All Jnanadeva’s compositions are poetic in form, and consist of Bhavarthadipika, Amritanubhava, Cãngadeva Pasasri and Abhangagarha, all composed before he was twenty-one; because he was a prodigy of learning or an incarnation of Lord Vishnu he could produce such a luminous literature on such tough subjects very useful to the entire humanity. His magnum opus Bhavarthadipika is a Marathi commentary on the Sanskrit Bhagavad-Gita and explains in a lucid manner the philosophy of Lord Krishna which could be understood by a layman. It had the effect of not only making the philosophy understood by the people but also making them practice it in their life and enjoy the bliss.
Amritanubhava follows Bhãvarthadipika. It is a faithful narration of the experience of self-realization which he claims to be otherwise self evident it puts in a nut shell the philosophy of the Siddha’s the Natha Sampraday the Sivadvaita as well as the essence of the Upanisads.
Jnanadeva opines that the Upanishads don’t take anyone further than Amritanubhava (X.18). He further asserts that by taking this rich nectar people will gain liberation (X.19).
‘Cangadeva Pasasti’ a composition of sixty-five (Päsasti) verses, is a fitting reply to a blank letter sent by the great Siddha Cangadeva who lived more than fourteen hundred years, explaining how both of them are one and the same appearance of the Supreme.
The Abhangagathas contain primarily devotional songs dealing with such topics as devotional love, importance of chanting God’s name, the praise of Pandhañ, Vithal etc. They have captured the hearts of the illiterate people of Mahrashtra. One has to see to believe it how lakhs of people, singing devotional songs and completely merged in their ecstasy go on a pilgrimage from Alandi to Pandharpur in a very orderly manner during the months of June—July every year. Acharya Vinobaji has found a special science of yoga described in these abhangas.
Amritanubhava is a very mystic composition and a very difficult one to understand. First, it deals with a subject which is beyond comprehension. Secondly it was written some seven hundred years ago in a language not very familiar to the present generation; besides it demands certain knowledge of basic concepts of Sivadvaita, Siddha philosophy and Vedanta. The text is full of illustrations and similes which though simple in tenor need close study to appreciate their significance with reference to the context. As Jnãnadeva himself has cautioned, ‘one has to delve deep into the words’ (X.28) to enjoy the taste of the nectar. The germane philosophical thought-currents which have gone into the making of Amritanubhava are therefore briefly highlighted.

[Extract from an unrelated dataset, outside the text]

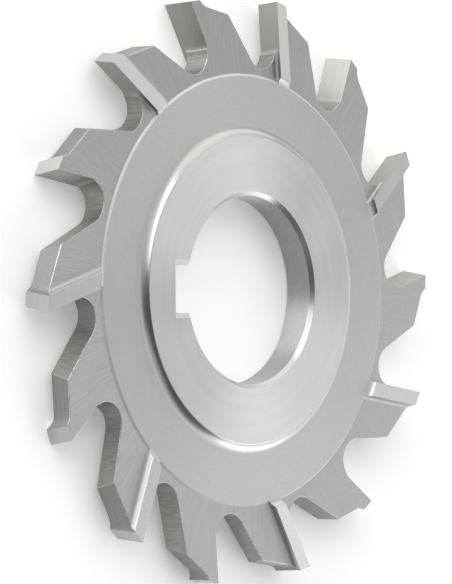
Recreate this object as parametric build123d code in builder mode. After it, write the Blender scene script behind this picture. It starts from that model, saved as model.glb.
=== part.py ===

All philosophies are adventures in the exploration of the unknown having the macro and micro aspects of the universe as the topics of enquiry. The investigation is with regard to the creation of the universe and man and how to get rid of the miseries and sorrows of human beings and enjoy happiness. This cover s all spectrums of objects as well as matters which care incomprehensible by available instruments of human laboratory. The words fail to describe the Reality because the supreme speech itself disappears (V. 63) here no methods of proving are of any avail in this investigation (V.54) all philosophies are therefore at the most rational inferences on the subject. In a generalized way their findings can be summed up thus. The world is born out of (a) one supreme substance or (b) joint acton of Siva Sakti Purusha and Prakriti or (c) efficient cause, instrumental cause and material cause as in the case of an earthen pot the three elements are the potter the wheel and the clay. The human being is the exact replica of the universe and his sufferings and joys are due to illusions arising out of his ignorance as well as past imprints and to get rid of those shackles he has to follow certain spiritual practices.